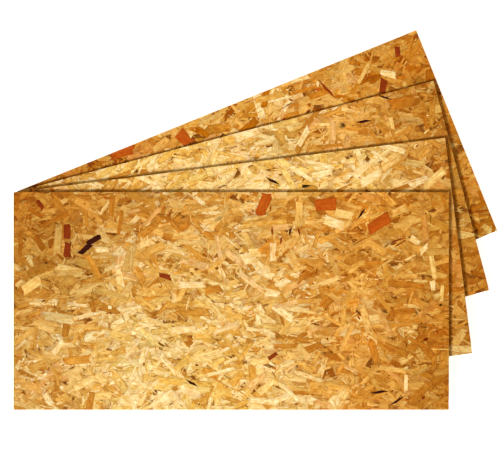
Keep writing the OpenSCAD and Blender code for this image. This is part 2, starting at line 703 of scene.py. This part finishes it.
def limited(tones):
    """Eases tones off as they come near the palest one."""
    tones = np.maximum(tones, DARKEST)
    return tones / (1 + (tones / PALEST) ** EASE) ** (1 / EASE)


def painted_light_falloff(x, y, panel, plan):
    """What tones are multiplied by at these places: painted light, paler in one pool, and painted shade
    towards the shared corner and the far end.
    """
    off_along = (x / panel.length - plan.light_pool_along) / plan.light_pool_reach
    off_across = abs(y / panel.width - plan.light_pool_across)
    pool_light = plan.light_pool_amount * np.exp(-(off_along**2)) * (1 - LIGHT_POOL_FADE * off_across)
    cornered = np.exp(-(x**2 + (panel.width - y) ** 2) / CORNER_REACH**2)
    whole = SHADE_DRIFT + (LIGHT_POOL_DRIFT - SHADE_DRIFT) * pool_light[:, None]
    ended = np.clip((x / panel.length - END_START) / (1 - END_START), 0, 1)
    at_corner = 1 - plan.corner_shade * (1 - CORNER_SHADE_DRIFT) * cornered[:, None]
    return whole * at_corner * (1 - (1 - END_SHADE_DRIFT) * ended[:, None])


LAID_MARGIN = 0.04  # how far past the board's edges strands are laid, before the saw cuts them
BRUISES = 90  # places where chips and slivers lie close together
BRUISE_SPREAD = (0.040, 0.024)  # along and across
BRUISE_TURN = 0.35  # how much of its own turn a strand keeps there
STUBBIEST = 0.6  # no strand is wider than this part of its length


def scattered(rng, sort, panel, neighbour, sizes, upper, even=False):
    """Places, sizes and turns for one sort of strand on one face."""
    cover = sizes.strand_cover * (1.0 if upper or even else sizes.underside_share)
    span_along, span_across = panel.length + 2 * LAID_MARGIN, panel.width + 2 * LAID_MARGIN
    count = int(sort.per_area * span_along * span_across * cover)
    if even:
        rows = round(math.sqrt(count * span_across / span_along))
        per_row = round(count / rows)
        count = rows * per_row
        row, place = np.divmod(np.arange(count), per_row)
        x = (place + rng.random(count)) / per_row * span_along - LAID_MARGIN
        y = (row + rng.random(count)) / rows * span_across - LAID_MARGIN
    else:
        x = rng.random(count) * span_along - LAID_MARGIN
        y = rng.random(count) * span_across - LAID_MARGIN
    centre = rng.random((BRUISES, 2)) * (panel.length, panel.width)
    nearest = rng.integers(0, BRUISES, count)
    bruised = rng.random(count) < sort.clustered
    x = np.where(bruised, centre[nearest, 0] + rng.normal(0, BRUISE_SPREAD[0], count), x)
    y = np.where(bruised, centre[nearest, 1] + rng.normal(0, BRUISE_SPREAD[1], count), y)
    length = rng.uniform(*sort.lengths, count)
    width = np.minimum(rng.uniform(*sort.widths, count), length * STUBBIEST)
    stray = rng.random(count) < sizes.stray_share
    any_way = rng.uniform(-math.pi / 2, math.pi / 2, count)
    turn = np.where(stray, any_way, rng.normal(0, sizes.strand_turn, count))
    lean = rng.normal(0, 2 * sizes.strand_turn, BRUISES)
    turn = np.where(bruised, lean[nearest] + BRUISE_TURN * turn, turn)
    numbers, shares = [PATTERN_NUMBERS[name] for name in sort.cuts], list(sort.cuts.values())
    strands = SimpleNamespace(x=x, y=y, length=length, width=width, turn=turn)
    strands.kind = rng.choice(numbers, count, p=shares)
    strands.level = rng.uniform(*sort.levels, count)
    hidden = hidden_by(neighbour, panel, x, y if upper else panel.width - y)
    return chosen(strands, ~hidden | (rng.random(count) < sort.hidden_share))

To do
Take the material above and return all of it exactly.

Result of the task
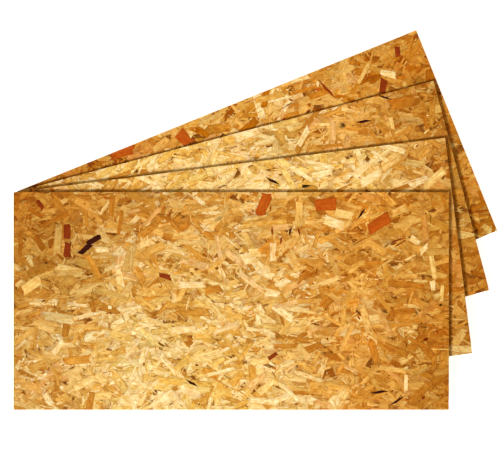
Keep writing the OpenSCAD and Blender code for this image. This is part 2, starting at line 703 of scene.py. This part finishes it.
def limited(tones):
    """Eases tones off as they come near the palest one."""
    tones = np.maximum(tones, DARKEST)
    return tones / (1 + (tones / PALEST) ** EASE) ** (1 / EASE)


def painted_light_falloff(x, y, panel, plan):
    """What tones are multiplied by at these places: painted light, paler in one pool, and painted shade
    towards the shared corner and the far end.
    """
    off_along = (x / panel.length - plan.light_pool_along) / plan.light_pool_reach
    off_across = abs(y / panel.width - plan.light_pool_across)
    pool_light = plan.light_pool_amount * np.exp(-(off_along**2)) * (1 - LIGHT_POOL_FADE * off_across)
    cornered = np.exp(-(x**2 + (panel.width - y) ** 2) / CORNER_REACH**2)
    whole = SHADE_DRIFT + (LIGHT_POOL_DRIFT - SHADE_DRIFT) * pool_light[:, None]
    ended = np.clip((x / panel.length - END_START) / (1 - END_START), 0, 1)
    at_corner = 1 - plan.corner_shade * (1 - CORNER_SHADE_DRIFT) * cornered[:, None]
    return whole * at_corner * (1 - (1 - END_SHADE_DRIFT) * ended[:, None])


LAID_MARGIN = 0.04  # how far past the board's edges strands are laid, before the saw cuts them
BRUISES = 90  # places where chips and slivers lie close together
BRUISE_SPREAD = (0.040, 0.024)  # along and across
BRUISE_TURN = 0.35  # how much of its own turn a strand keeps there
STUBBIEST = 0.6  # no strand is wider than this part of its length


def scattered(rng, sort, panel, neighbour, sizes, upper, even=False):
    """Places, sizes and turns for one sort of strand on one face."""
    cover = sizes.strand_cover * (1.0 if upper or even else sizes.underside_share)
    span_along, span_across = panel.length + 2 * LAID_MARGIN, panel.width + 2 * LAID_MARGIN
    count = int(sort.per_area * span_along * span_across * cover)
    if even:
        rows = round(math.sqrt(count * span_across / span_along))
        per_row = round(count / rows)
        count = rows * per_row
        row, place = np.divmod(np.arange(count), per_row)
        x = (place + rng.random(count)) / per_row * span_along - LAID_MARGIN
        y = (row + rng.random(count)) / rows * span_across - LAID_MARGIN
    else:
        x = rng.random(count) * span_along - LAID_MARGIN
        y = rng.random(count) * span_across - LAID_MARGIN
    centre = rng.random((BRUISES, 2)) * (panel.length, panel.width)
    nearest = rng.integers(0, BRUISES, count)
    bruised = rng.random(count) < sort.clustered
    x = np.where(bruised, centre[nearest, 0] + rng.normal(0, BRUISE_SPREAD[0], count), x)
    y = np.where(bruised, centre[nearest, 1] + rng.normal(0, BRUISE_SPREAD[1], count), y)
    length = rng.uniform(*sort.lengths, count)
    width = np.minimum(rng.uniform(*sort.widths, count), length * STUBBIEST)
    stray = rng.random(count) < sizes.stray_share
    any_way = rng.uniform(-math.pi / 2, math.pi / 2, count)
    turn = np.where(stray, any_way, rng.normal(0, sizes.strand_turn, count))
    lean = rng.normal(0, 2 * sizes.strand_turn, BRUISES)
    turn = np.where(bruised, lean[nearest] + BRUISE_TURN * turn, turn)
    numbers, shares = [PATTERN_NUMBERS[name] for name in sort.cuts], list(sort.cuts.values())
    strands = SimpleNamespace(x=x, y=y, length=length, width=width, turn=turn)
    strands.kind = rng.choice(numbers, count, p=shares)
    strands.level = rng.uniform(*sort.levels, count)
    hidden = hidden_by(neighbour, panel, x, y if upper else panel.width - y)
    return chosen(strands, ~hidden | (rng.random(count) < sort.hidden_share))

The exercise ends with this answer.